背景
tomcat支持单机模式与集群模式,通过集群模式来提供应用的高可用,保障业务的稳定。
如果不懂集群跟单机可以参考以往文章:单机模式与集群模式的区别?
tomcat如何配置集群?
在server.xml 中的engine或host中添加如下:
这里可能有同学想问engine跟host是什么关系,其实之前文章有讲过,这里再啰嗦一下。
一个engine可以包含多个host,一个host仅包含自己,engine的集群可以供host使用,而host仅供自己自使用这是有区别的。
<Cluster className="org.apache.catalina.ha.tcp.SimpleTcpCluster"/>
注意:这里如果不做其它配置默认tomcat组播地址是:228.0.0.4端口:45564
更多集群配置请参考:https://tomcat.apache.org/tomcat-9.0-doc/cluster-howto.html
tomcat集群节点之间是如何通讯的?
Apache Tribes是Tomcat的一个通讯模块,支持服务器集群中的组通信。也就是说tomcat集群之间是通过tribes模块进行通讯的。

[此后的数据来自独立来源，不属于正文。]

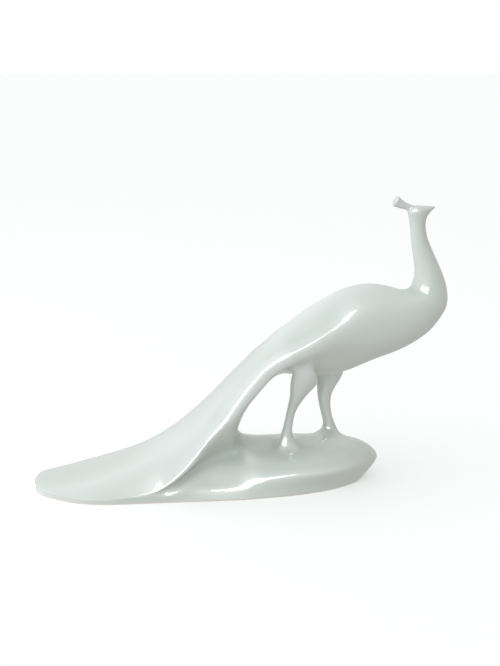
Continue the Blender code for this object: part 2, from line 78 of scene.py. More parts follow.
# Body, neck and head, from where the train leaves the mound to the beak: the top and the bottom
# of each section, its half width, the height of its widest line between bottom and top, how far
# that line is drawn out to an edge, and the number of rings up to the next section
SECTIONS = [
    (115.8, 57.7, 133.2, 39.0, 30.6, 0.54, 1.00, 2),
    (130.0, 72.2, 143.2, 58.0, 28.8, 0.50, 1.00, 1),
    (139.0, 81.1, 151.5, 68.0, 27.8, 0.51, 1.00, 1),
    (147.0, 89.2, 160.0, 74.5, 27.2, 0.55, 1.00, 1),
    (158.0, 100.3, 169.0, 73.5, 27.0, 0.57, 1.00, 2),
    (172.0, 111.3, 187.0, 70.8, 25.0, 0.60, 1.00, 2),
    (187.0, 121.5, 206.0, 74.3, 22.0, 0.59, 0.80, 2),
    (203.0, 129.2, 225.0, 81.8, 19.6, 0.52, 0.15, 2),
    (219.0, 132.6, 245.0, 89.2, 17.4, 0.50, 0.00, 2),
    (233.0, 131.0, 263.5, 101.6, 15.6, 0.50, 0.00, 2),
    (242.0, 128.2, 273.7, 118.5, 13.0, 0.50, 0.00, 1),
    (248.2, 129.0, 272.9, 130.0, 10.5, 0.50, 0.00, 1),
    (251.3, 138.0, 268.6, 142.0, 8.4, 0.50, 0.00, 1),
    (250.3, 148.5, 262.8, 154.0, 6.6, 0.50, 0.00, 1),
    (248.3, 160.5, 258.9, 163.3, 5.5, 0.50, 0.00, 1),
    (247.2, 170.5, 257.5, 170.4, 5.1, 0.50, 0.00, 1),
    (246.0, 176.8, 257.8, 174.8, 5.4, 0.50, 0.00, 1),
    (244.8, 181.0, 258.9, 177.4, 5.7, 0.50, 0.00, 1),
    (248.4, 183.9, 260.1, 179.2, 5.2, 0.50, 0.00, 1),
    (253.8, 183.8, 261.3, 180.3, 3.8, 0.50, 0.00, 1),
    (258.6, 183.4, 262.4, 181.5, 2.1, 0.50, 0.00, 1),
    (262.6, 183.3, 263.4, 182.3, 0.7, 0.50, 0.00, 0),
]
NEAR_THIGH = 158.0
FAR_THIGH = 172.0
CREST_HEIGHT = 181.0
CREST_ROWS = (2, 3)
ROUND_TURN = 67.5
UPPER_SPREAD = 0.96
BELLY_SPREAD = [(133, 0.68), (141.5, 0.77), (150, 0.86)]

# Train where it lies on the mound: its side columns, and curves along the length
TAIL_COLUMNS = [17.6, 28, 40, 53, 66, 78, 88, 97, 105, 113, 121.2]
TAIL_END = 53.0
TAIL_BULGE = 17.6
TAIL_BULGE_POWER = 2.2
MEETING_BULGE = 2.4
TIP_OFFSET = 3.3
TIP_REACH = 25.0
TIP_POWER = 1.5
RIM_HEIGHT = [(0, 4.2), (40, 4.2), (66, 6.5), (80, 10.3), (90, 16.7), (100, 24.3), (121.2, 46.4)]
RIDGE_HEIGHT = [(0, 4.2), (30, 10.6), (60, 20.0), (85, 32.9), (103, 45.8), (121.2, 62.6)]
CROWN_POWER = [(40, 4.0), (60, 3.4), (80, 2.7), (100, 2.4), (121.2, 2.2), (160, 1.5)]
CROWD_POWER = 0.65
RIM_HALF_WIDTH = [(TAIL_END, 37.3), (85, 37.0), (100, 36.0), (110, 34.0), (121.2, 31.5)]
PARTING = (80, 112)
TAIL_END_INSET = 0.02
TAIL_SIDE_INSET = 0.3
UNDER_RIM_OUTSET = 0.1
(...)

Apache Tribes使用了什么技术进行通讯的?
tribes通讯默认以tcp方式进行通讯,由于tcp是可靠的连接方式,所以保障了集群之间的通讯的稳定。当然Tribes还支持 UDP和类似于rpc方式的通讯方式;
源码阅读
相关组件说明 | ||
---|---|---|
组件/类名称 | 作用 | 说明 |
cluster | 作为本地主机集群客户端/服务组件 | 主要是负责集群内的实例之间的通讯,发送/接收集群消息。 |
tribes | 作为各节点的通讯模块 | 主要用于集群之间各节点的通信; |
HA | 用于集群的复制 | 用于集群之间的节点复制。 |
channel | 消息通知通道 | 不同的类型有不同的通道; |
DeltaManager | 会话管理器 | 用于管理session的信息 |
BackupMnager | 会话备分管理器 | 每次会话结束都会做一个操作。 |
当集群之间的互相通讯会通过ClusterSessionListener 进行监听。
ClusterListener 作为集群消息的监听接口 ClusterSessionListener 为该接口的实现。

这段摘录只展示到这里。